Except for territorial rights… The same thing that’s keeping the A’s out of San Jose could very well be used to keep the A’s out of San Antonio.
At which point MLB will need to decide if it wants the A’s to remain a permanent welfare recipient in OAkland or making Big $ somewhere else.
Dan, I don’t think the Rangers have T-Rights to SA. Whatever rights they have there are likely similar to the O’s & DC. They’d put up a fuss over it, but they won’t be able to pull the BS the Giants are able to. Hell, a couple of years ago Selig approved the Rays to talk to SA, not that it went anywhere.
That short porch in right field instantly reminded me of LA Coliseum. A quick Google & Wikipedia search showed it’s only about a 34 feet difference between the two. If the Rangers are going to be playing more exhibition games here, you think they might consider adding screens like the Dodgers did?
The dimensions are reminiscent of Baker Bowl. It had a 280 right field and a 300 right center. I wonder how tall the wall is? BB had a 60ft wall, so a plexiglass shield above could match it.
If anyone has a problem with baseball in San Antonio, it’s the Astros who are only 200 miles away. They’d also need to build away from downtown to try and attract fans from Austin.
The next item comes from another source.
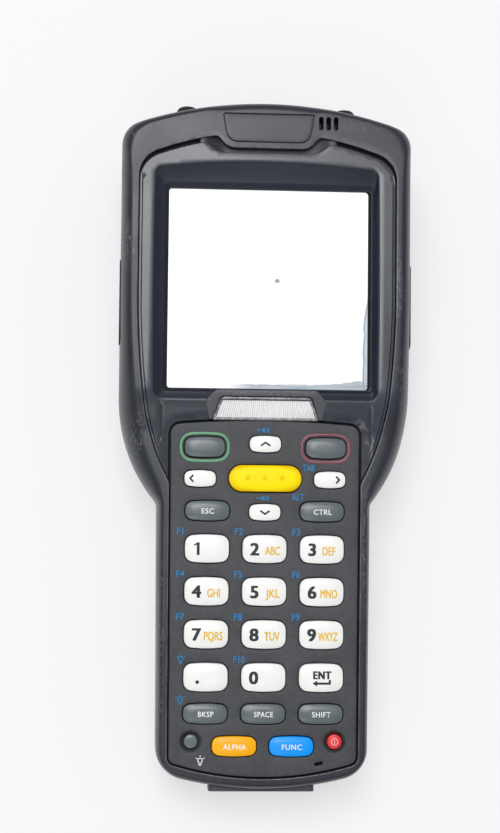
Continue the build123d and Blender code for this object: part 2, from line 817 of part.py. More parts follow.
# ================================================================ side buttons
for name, hand in (("side_button_left", -1), ("side_button_right", 1)):
    with BuildPart() as side_button:
        with BuildSketch(side.offset(hand * (flange_x - 0.1))):
            with Locations((side_button_y, side_button_z)):
                RectangleRounded(side_button_length, side_button_height, 2.0)
        extrude(amount=hand * (head_half_width + side_button_proud - flange_x + 0.1))
        with BuildSketch(side.offset(hand * flange_x)):
            with Locations((side_button_y, side_button_z)):
                RectangleRounded(
                    side_button_length + 2 * (side_flange + slide_gap),
                    side_button_height + 2 * side_flange,
                    2.4,
                )
        extrude(amount=-hand * side_flange_thickness)
    save(side_button, name)

# ================================================================ rear housing
rear_depth = 45.0  # further down than the table


def trough(grow, mode):
    """Finger trough across the back, or the material that has to stay round it."""
    with BuildSketch(Plane.YZ) as section:
        with BuildLine():
            Polyline(
                (trough_low_y - grow, 0),
                (trough_low_y - grow + trough_slope, trough_depth + grow),
                (trough_high_y + grow - trough_slope, trough_depth + grow),
                (trough_high_y + grow, 0),
                close=True,
            )
        make_face()
    extrude(section.sketch, amount=wide, both=True, mode=mode)


def bay(grow, low, high, mode):
    """The battery's bay, or a box that is larger all round, between two heights above the table."""
    with BuildSketch(Plane.XY.offset(low)) as section:
        with Locations((0, (bay_low_y + bay_high_y) / 2)):
            RectangleRounded(
                2 * (bay_half_width + grow),
                bay_high_y - bay_low_y + 2 * grow,
                battery_corner_radius + grow,
            )
    extrude(section.sketch, amount=high - low, mode=mode)


scan_z = (scan_low_z + scan_high_z) / 2
scan_width = 2 * scan_half_width
scan_height = scan_high_z - scan_low_z
seat_plane = head_plane.offset(scan_glass_y - scan_glass_thickness)
engine_low_z = scan_z - engine_size[2] / 2
engine_y = scan_glass_y - scan_glass_thickness - scan_frame - engine_size[1] / 2
floor_z = wall  # inside of the back, above the table

with BuildPart() as rear_cavity:
    with BuildSketch(face.offset(parting_z)):
        add(body_outline(wall))
    extrude(amount=-rear_depth, taper=rear_draft)
    split(bisect_by=Plane.XY.offset(floor_z), keep=Keep.TOP)
    bay(bay_wall, 0, bay_height + bay_wall, Mode.SUBTRACT)
    trough(wall, Mode.SUBTRACT)
    for x, y in screw_places:
        disc(x, y, rear_boss_radius, parting_z - rear_depth, parting_z, Mode.SUBTRACT)
    with BuildSketch(seat_plane.offset(-scan_frame / 2)):
        with Locations((0, scan_z)):
            RectangleRounded(scan_width + 2 * scan_frame, scan_height + 2 * scan_frame, scan_corner_radius)
    extrude(amount=wide, mode=Mode.SUBTRACT)
    for y in (engine_y - engine_size[1] / 3, engine_y + engine_size[1] / 3):
        block(0, y, engine_size[0] - 4, wall, parting_z - rear_depth, engine_low_z, Mode.SUBTRACT)

with BuildPart() as rear_housing:
    with BuildSketch(face.offset(parting_z)):
        add(body_outline())
    extrude(amount=-rear_depth, taper=rear_draft)
    split(bisect_by=Plane.XY, keep=Keep.TOP)
    fillet(rear_housing.faces().sort_by(Axis.Z)[0].edges(), back_roll_radius)
    add(rear_cavity.part, mode=Mode.SUBTRACT)
    bay(bay_wall, wall, bay_height + bay_wall, Mode.ADD)
    bay(0, 0, bay_height, Mode.SUBTRACT)
    trough(0, Mode.SUBTRACT)
    for x, y in screw_places:
        disc(x, y, well_radius, parting_z - rear_depth, parting_z - screw_seat_depth, Mode.SUBTRACT)
        disc(x, y, screw_radius + screw_clearance, parting_z - screw_seat_depth, parting_z, Mode.SUBTRACT)
    with BuildSketch(seat_plane):
        with Locations((0, scan_z)):
            RectangleRounded(scan_width, scan_height, scan_corner_radius)
    extrude(amount=wide / 4, mode=Mode.SUBTRACT)
    with BuildSketch(seat_plane.offset(-scan_frame)):
        with Locations((0, scan_z)):
            Rectangle(scan_width - 4, scan_height - 4)
    extrude(amount=scan_frame, mode=Mode.SUBTRACT)
    with BuildSketch(head_plane.offset(head_top_y - 5)):
        with Locations((-bumper_x, bumper_z), (bumper_x, bumper_z)):
            SlotOverall(bumper_length, 2 * bumper_radius, rotation=90)
    extrude(amount=wide / 4, mode=Mode.SUBTRACT)
    with BuildSketch(face.offset(parting_z)):
        add(body_outline(seal_inset))
        add(body_outline(seal_inset + seal_width), mode=Mode.SUBTRACT)
    extrude(amount=-seal_height, mode=Mode.SUBTRACT)
    latch_middle_y = latch_y + latch_travel / 2
    with Locations((0, latch_middle_y, trough_depth)):
        Box(
            latch_size[0] + 2 * slide_gap,
            latch_size[1] + latch_travel + 2 * slide_gap,
            3 * wall,
            mode=Mode.SUBTRACT,
        )
    tongue_z = trough_depth + wall + slide_gap + tongue_height / 2
    with Locations((0, bay_high_y, tongue_z)):
        Box(
            tongue_width + 2 * slide_gap,
            4 * bay_wall,
            tongue_height + 2 * slide_gap,
            mode=Mode.SUBTRACT,
        )
    with BuildSketch(Plane.XY.offset(bay_height)):
        with GridLocations(contact_pitch, 1, contact_count, 1):
            with Locations((0, contact_y)):
                Circle(contact_size[0] / 2)
    extrude(amount=bay_wall, mode=Mode.SUBTRACT)
save(rear_housing, "rear_housing")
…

Both SA and Austin(Round Rock) have only AA franchises, which is odd.
Kinda odd that Austin and San Antonio only have AA teams while El Paso is soon to be host to a AAA team.
Not to quibble, but I believe Austin/Round Rock is in the AAA Pacific Coast League, affiliated with the Rangers.
I just rewatched the second game of the Padres series with the Rangers on my DVR. And we have nothing to fear from them using the Alamodome as a temp venue. It won’t work for more than the occasional ST or exhibition game. Not only does it have the too short baggie wall in right (kind of a Metrodome/LA Coliseum combo) but it also has no seating along the 3rd base/left field line. They don’t show the angle often during the games, but when they do the lower level seats on the left field line are approx 20 feet above the field level. Which means the entire line and left field foul territory aren’t visible from the 3rd base side of the field. I can’t imagine those kind of hamstrings would fly even for a 2-3 year temporary venue.
I think any team moving to San Antonio is more analogous to the Expos becoming the Nats. The big fight would be over regional cable money, not territorial rights.
Arguably, those cable rights are the bigger deal, but you have some really old conservative business guys running MLB. They aren’t all that forward thinking (outside of the MLBAM group, which I think Bob DuPuy championed and has since been run out of baseball).
All pie in the sky, MLB and Cali politicians won’t let this happen.
Expos in San Juan happened because nobody in Quebec cared enough to stop it.
SJ pol’s who have a stake in the A’z move won’t let it happen without a fight.